* **DATA SECTION**
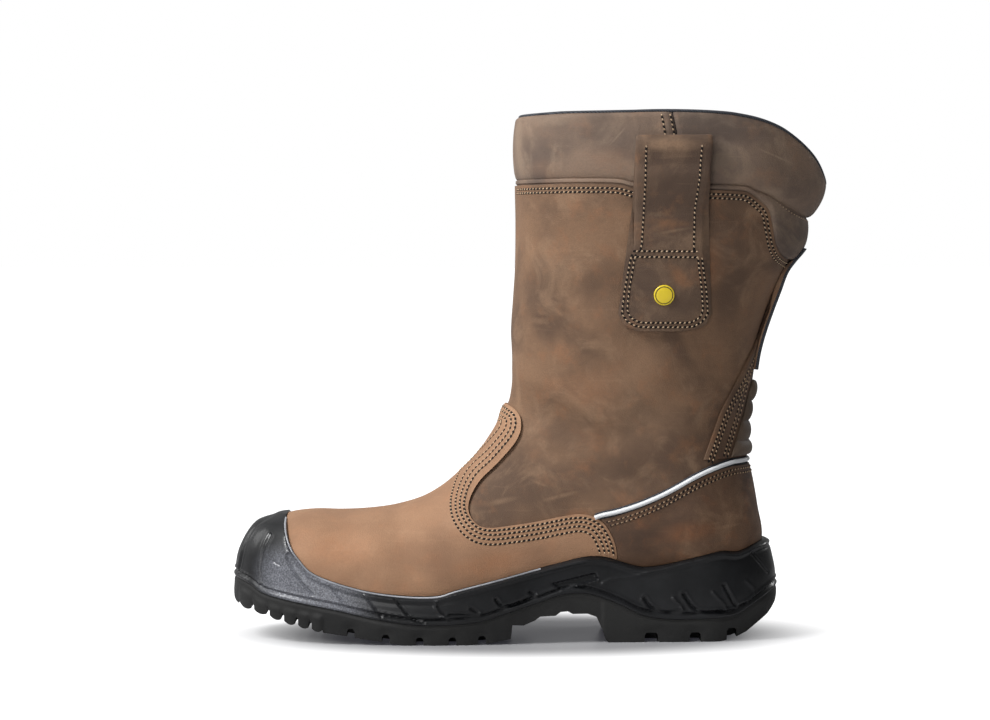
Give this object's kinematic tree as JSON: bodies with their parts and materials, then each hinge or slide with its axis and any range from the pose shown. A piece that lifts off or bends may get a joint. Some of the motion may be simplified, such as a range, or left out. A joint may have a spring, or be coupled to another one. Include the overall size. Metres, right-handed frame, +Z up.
{
  "type": "pull-on work boot",
  "caption": "Mid-calf pull-on work boot in waxy brown leather, padded cuff, side pull loops, ribbed heel pad, moulded black sole with toe scuff cap.",
  "frame": {"origin": "on the floor, under the middle of the boot's box", "axes": "+X from toe to heel, +Y to the inner side of the left foot, +Z up"},
  "size_m": [0.3358, 0.1278, 0.2995],
  "materials": {
    "tread_rubber": "matt dark grey rubber",
    "sole_foam": "satin black moulded foam",
    "footbed": "dark grey felt",
    "shaft_leather": "waxy brown leather",
    "vamp_leather": "lighter waxy brown leather",
    "collar_leather": "soft brown leather",
    "dark_web": "dark woven strap",
    "light_piping": "pale reflective cord",
    "yellow_disc": "plain yellow disc"
  },
  "bodies": {
    "root": {"outsole": "tread_rubber", "midsole": "sole_foam", "insole": "footbed", "upper": "shaft_leather", "vamp": "vamp_leather", "heel_counter": "vamp_leather", "rear_panel": "shaft_leather", "back_pad": "shaft_leather", "back_strip": "dark_web", "piping": "light_piping", "collar": "collar_leather", "pull_loop_outer": "shaft_leather", "pull_loop_inner": "shaft_leather", "badge": "yellow_disc"}
  },
  "joints": []
}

* **EXERCISE**
Among the lines above, count those containing the word "bodies" and give nothing but the result.

* **WRITTEN RESPONSE**
2